— START —

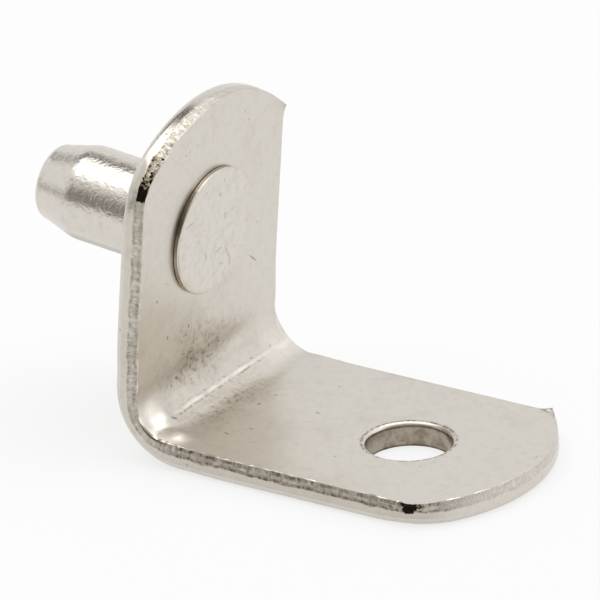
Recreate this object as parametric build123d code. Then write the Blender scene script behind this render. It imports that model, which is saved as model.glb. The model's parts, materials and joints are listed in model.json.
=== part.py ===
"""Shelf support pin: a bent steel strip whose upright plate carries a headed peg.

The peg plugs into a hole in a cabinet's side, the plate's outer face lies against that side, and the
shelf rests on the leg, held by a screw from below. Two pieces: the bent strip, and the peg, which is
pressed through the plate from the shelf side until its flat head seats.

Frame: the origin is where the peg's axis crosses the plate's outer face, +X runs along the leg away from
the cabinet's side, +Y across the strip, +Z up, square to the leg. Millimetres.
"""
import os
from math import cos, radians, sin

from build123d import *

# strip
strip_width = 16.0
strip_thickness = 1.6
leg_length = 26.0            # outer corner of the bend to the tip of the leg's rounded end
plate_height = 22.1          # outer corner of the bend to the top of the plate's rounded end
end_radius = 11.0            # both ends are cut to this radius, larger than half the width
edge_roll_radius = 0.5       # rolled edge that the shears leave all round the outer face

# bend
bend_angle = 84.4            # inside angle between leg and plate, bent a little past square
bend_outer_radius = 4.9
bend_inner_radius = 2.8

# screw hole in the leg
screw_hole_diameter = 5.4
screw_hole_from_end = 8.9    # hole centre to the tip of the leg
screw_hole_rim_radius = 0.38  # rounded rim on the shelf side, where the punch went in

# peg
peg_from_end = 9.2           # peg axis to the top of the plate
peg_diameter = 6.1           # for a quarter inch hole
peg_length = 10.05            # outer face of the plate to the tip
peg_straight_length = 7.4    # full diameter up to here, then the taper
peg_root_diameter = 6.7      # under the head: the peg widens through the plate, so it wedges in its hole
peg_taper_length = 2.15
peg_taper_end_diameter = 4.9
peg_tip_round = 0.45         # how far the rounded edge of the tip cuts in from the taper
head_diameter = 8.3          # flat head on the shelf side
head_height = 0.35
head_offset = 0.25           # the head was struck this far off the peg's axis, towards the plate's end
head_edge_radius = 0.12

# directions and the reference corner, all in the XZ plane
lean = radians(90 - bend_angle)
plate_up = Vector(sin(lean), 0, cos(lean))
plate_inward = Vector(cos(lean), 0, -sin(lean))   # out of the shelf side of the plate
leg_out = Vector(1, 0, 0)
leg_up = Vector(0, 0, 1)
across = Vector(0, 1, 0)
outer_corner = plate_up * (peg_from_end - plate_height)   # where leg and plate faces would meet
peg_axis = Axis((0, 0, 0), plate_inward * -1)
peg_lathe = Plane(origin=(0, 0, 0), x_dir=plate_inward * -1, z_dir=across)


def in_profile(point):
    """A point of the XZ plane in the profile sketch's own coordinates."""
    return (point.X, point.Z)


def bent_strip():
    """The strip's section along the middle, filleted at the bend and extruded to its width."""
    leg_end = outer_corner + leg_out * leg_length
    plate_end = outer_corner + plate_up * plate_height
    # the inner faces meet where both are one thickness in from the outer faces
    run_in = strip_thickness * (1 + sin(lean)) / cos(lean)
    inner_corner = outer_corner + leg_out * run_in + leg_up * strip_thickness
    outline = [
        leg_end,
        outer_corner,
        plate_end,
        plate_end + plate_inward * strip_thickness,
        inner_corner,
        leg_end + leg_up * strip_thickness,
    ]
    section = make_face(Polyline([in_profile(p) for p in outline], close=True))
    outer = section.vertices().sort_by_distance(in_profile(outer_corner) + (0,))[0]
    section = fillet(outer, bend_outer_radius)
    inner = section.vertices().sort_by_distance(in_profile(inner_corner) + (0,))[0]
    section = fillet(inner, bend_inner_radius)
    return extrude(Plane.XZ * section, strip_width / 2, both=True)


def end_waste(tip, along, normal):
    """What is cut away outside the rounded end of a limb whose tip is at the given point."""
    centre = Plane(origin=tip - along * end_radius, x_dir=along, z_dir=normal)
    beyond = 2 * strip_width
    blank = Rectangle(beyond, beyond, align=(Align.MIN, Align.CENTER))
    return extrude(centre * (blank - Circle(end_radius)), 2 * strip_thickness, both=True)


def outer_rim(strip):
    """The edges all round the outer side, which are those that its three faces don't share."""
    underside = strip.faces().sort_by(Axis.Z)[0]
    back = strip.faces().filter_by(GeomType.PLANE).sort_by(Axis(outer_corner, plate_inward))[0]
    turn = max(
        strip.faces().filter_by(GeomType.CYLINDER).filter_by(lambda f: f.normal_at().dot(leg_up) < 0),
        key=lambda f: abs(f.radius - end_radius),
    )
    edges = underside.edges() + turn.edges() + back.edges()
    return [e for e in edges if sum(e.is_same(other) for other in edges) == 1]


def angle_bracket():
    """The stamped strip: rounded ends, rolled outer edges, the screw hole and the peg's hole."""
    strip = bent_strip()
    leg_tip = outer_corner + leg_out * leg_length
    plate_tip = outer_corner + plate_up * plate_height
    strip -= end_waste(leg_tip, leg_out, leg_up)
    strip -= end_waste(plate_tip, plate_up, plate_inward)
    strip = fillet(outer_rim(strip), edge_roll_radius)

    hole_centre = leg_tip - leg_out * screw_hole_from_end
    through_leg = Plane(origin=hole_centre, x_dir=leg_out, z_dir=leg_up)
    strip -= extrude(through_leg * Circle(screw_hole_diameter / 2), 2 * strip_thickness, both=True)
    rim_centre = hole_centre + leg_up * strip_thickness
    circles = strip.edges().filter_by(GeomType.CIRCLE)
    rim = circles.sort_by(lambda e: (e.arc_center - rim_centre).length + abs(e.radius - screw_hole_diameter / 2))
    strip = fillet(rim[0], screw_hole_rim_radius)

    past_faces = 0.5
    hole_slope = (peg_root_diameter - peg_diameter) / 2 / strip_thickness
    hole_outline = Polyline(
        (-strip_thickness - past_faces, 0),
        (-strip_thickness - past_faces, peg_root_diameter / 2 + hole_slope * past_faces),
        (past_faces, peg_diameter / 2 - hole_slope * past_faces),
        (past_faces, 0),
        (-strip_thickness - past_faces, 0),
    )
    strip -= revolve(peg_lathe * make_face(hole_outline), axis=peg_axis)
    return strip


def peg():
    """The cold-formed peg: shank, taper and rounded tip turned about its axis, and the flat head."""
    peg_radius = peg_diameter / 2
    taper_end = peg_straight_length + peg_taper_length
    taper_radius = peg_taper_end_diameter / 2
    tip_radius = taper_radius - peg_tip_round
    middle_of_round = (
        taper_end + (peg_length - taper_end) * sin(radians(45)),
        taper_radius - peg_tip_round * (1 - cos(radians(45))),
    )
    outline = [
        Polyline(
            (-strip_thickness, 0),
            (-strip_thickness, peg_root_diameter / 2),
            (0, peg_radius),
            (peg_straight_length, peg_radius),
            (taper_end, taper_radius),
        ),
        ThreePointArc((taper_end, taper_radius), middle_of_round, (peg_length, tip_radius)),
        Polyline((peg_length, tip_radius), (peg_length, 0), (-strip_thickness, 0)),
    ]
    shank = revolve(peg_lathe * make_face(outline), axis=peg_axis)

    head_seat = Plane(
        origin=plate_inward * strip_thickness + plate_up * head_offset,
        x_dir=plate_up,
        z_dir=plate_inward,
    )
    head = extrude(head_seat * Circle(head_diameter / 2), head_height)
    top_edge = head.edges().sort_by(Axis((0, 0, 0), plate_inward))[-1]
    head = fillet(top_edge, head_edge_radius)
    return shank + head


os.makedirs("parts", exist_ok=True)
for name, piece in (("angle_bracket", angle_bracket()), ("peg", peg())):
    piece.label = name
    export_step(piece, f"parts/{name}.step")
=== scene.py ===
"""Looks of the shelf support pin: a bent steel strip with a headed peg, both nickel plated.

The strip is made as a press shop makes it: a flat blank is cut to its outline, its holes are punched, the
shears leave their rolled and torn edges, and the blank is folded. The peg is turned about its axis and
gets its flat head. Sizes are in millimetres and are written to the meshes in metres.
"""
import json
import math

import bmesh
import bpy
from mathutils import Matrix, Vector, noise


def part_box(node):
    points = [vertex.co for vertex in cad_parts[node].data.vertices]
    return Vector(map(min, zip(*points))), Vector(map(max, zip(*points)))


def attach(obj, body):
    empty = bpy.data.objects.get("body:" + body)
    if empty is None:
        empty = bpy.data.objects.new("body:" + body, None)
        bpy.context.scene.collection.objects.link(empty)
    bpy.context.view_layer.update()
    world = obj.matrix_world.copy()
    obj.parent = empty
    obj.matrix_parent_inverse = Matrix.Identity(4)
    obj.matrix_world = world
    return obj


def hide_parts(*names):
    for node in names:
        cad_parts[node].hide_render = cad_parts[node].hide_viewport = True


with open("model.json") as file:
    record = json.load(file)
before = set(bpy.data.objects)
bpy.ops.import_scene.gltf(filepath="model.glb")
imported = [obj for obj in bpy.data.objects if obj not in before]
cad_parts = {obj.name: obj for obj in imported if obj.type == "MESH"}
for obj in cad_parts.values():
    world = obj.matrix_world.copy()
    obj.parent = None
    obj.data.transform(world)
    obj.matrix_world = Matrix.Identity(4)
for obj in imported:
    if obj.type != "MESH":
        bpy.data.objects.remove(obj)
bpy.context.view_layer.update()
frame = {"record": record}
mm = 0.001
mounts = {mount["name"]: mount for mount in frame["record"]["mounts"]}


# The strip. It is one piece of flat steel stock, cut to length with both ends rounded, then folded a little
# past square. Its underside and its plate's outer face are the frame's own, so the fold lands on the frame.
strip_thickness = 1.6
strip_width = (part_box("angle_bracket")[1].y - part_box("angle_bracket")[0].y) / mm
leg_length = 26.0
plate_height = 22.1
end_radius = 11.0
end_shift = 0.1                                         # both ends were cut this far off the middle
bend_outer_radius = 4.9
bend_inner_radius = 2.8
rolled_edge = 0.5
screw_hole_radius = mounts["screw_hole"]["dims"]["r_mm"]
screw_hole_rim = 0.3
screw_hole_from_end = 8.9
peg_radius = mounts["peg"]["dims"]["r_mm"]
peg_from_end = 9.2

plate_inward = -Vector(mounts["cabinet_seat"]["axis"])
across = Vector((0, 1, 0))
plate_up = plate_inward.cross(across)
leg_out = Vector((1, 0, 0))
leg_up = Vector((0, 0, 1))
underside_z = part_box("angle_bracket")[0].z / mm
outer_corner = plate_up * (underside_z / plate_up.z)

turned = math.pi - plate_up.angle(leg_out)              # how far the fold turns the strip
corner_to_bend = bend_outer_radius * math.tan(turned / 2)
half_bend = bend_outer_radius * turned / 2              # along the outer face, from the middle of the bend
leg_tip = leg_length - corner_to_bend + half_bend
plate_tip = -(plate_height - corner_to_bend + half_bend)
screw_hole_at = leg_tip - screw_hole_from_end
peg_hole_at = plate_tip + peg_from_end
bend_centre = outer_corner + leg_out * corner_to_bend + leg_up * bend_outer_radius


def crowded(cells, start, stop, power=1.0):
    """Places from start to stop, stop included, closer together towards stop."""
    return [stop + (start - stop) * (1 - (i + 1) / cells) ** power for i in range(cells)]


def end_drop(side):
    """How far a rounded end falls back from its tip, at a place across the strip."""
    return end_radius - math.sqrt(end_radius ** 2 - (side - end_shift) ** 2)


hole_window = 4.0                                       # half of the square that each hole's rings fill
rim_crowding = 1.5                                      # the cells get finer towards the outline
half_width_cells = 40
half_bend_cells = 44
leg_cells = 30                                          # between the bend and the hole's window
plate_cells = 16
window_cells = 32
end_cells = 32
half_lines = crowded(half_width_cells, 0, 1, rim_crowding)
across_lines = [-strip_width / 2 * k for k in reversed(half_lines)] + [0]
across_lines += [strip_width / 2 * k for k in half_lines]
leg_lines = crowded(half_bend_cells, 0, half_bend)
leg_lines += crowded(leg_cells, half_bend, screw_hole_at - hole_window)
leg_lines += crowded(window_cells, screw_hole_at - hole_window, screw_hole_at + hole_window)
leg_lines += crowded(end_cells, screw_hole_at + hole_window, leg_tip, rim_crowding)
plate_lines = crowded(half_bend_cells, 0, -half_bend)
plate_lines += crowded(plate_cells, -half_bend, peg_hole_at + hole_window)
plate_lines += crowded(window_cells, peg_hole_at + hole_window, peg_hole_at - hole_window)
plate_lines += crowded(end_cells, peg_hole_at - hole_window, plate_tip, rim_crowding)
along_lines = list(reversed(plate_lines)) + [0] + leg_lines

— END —

** What needs to be done **
Only lines that contain the word "update" are wanted; copy each of them.

** Solution to this exercise **
    bpy.context.view_layer.update()
bpy.context.view_layer.update()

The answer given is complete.